* start DATA SEGMENT *

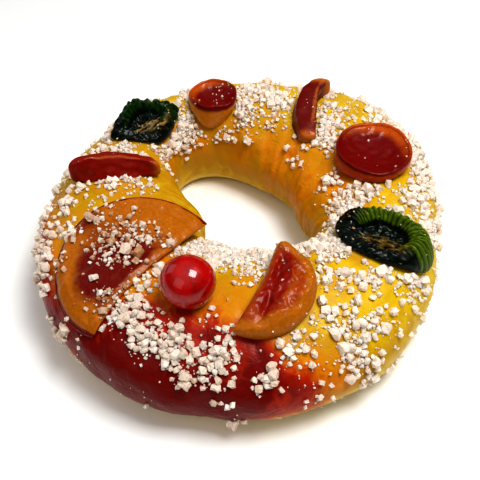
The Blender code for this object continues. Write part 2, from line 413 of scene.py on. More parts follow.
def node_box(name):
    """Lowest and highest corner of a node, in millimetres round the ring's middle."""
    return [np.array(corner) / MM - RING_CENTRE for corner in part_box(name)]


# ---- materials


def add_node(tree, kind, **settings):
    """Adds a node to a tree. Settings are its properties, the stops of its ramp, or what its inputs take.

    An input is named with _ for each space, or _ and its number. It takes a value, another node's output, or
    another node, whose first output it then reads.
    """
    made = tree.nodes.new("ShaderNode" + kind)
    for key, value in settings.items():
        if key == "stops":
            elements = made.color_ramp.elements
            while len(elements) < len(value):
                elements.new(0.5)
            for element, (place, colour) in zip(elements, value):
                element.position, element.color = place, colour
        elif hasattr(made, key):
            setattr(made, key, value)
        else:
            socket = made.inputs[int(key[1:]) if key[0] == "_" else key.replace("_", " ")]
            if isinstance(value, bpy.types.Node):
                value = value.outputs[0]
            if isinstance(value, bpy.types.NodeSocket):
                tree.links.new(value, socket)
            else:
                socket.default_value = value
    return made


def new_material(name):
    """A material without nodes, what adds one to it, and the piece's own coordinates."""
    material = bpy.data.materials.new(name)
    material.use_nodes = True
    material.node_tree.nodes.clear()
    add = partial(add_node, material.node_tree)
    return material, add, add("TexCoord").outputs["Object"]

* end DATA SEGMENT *

PROBLEM TO WORK ON -
Restate the listing in full, word for word.

ANSWER -
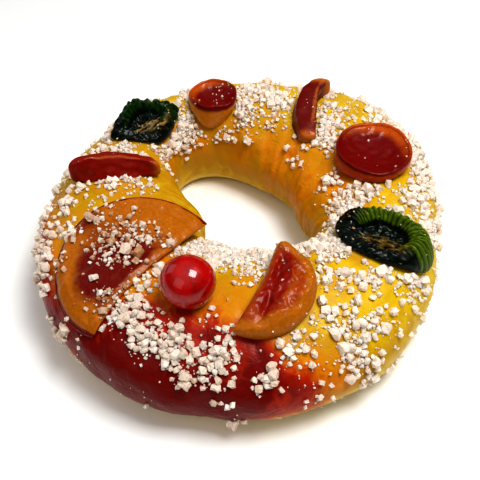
The Blender code for this object continues. Write part 2, from line 413 of scene.py on. More parts follow.
def node_box(name):
    """Lowest and highest corner of a node, in millimetres round the ring's middle."""
    return [np.array(corner) / MM - RING_CENTRE for corner in part_box(name)]


# ---- materials


def add_node(tree, kind, **settings):
    """Adds a node to a tree. Settings are its properties, the stops of its ramp, or what its inputs take.

    An input is named with _ for each space, or _ and its number. It takes a value, another node's output, or
    another node, whose first output it then reads.
    """
    made = tree.nodes.new("ShaderNode" + kind)
    for key, value in settings.items():
        if key == "stops":
            elements = made.color_ramp.elements
            while len(elements) < len(value):
                elements.new(0.5)
            for element, (place, colour) in zip(elements, value):
                element.position, element.color = place, colour
        elif hasattr(made, key):
            setattr(made, key, value)
        else:
            socket = made.inputs[int(key[1:]) if key[0] == "_" else key.replace("_", " ")]
            if isinstance(value, bpy.types.Node):
                value = value.outputs[0]
            if isinstance(value, bpy.types.NodeSocket):
                tree.links.new(value, socket)
            else:
                socket.default_value = value
    return made


def new_material(name):
    """A material without nodes, what adds one to it, and the piece's own coordinates."""
    material = bpy.data.materials.new(name)
    material.use_nodes = True
    material.node_tree.nodes.clear()
    add = partial(add_node, material.node_tree)
    return material, add, add("TexCoord").outputs["Object"]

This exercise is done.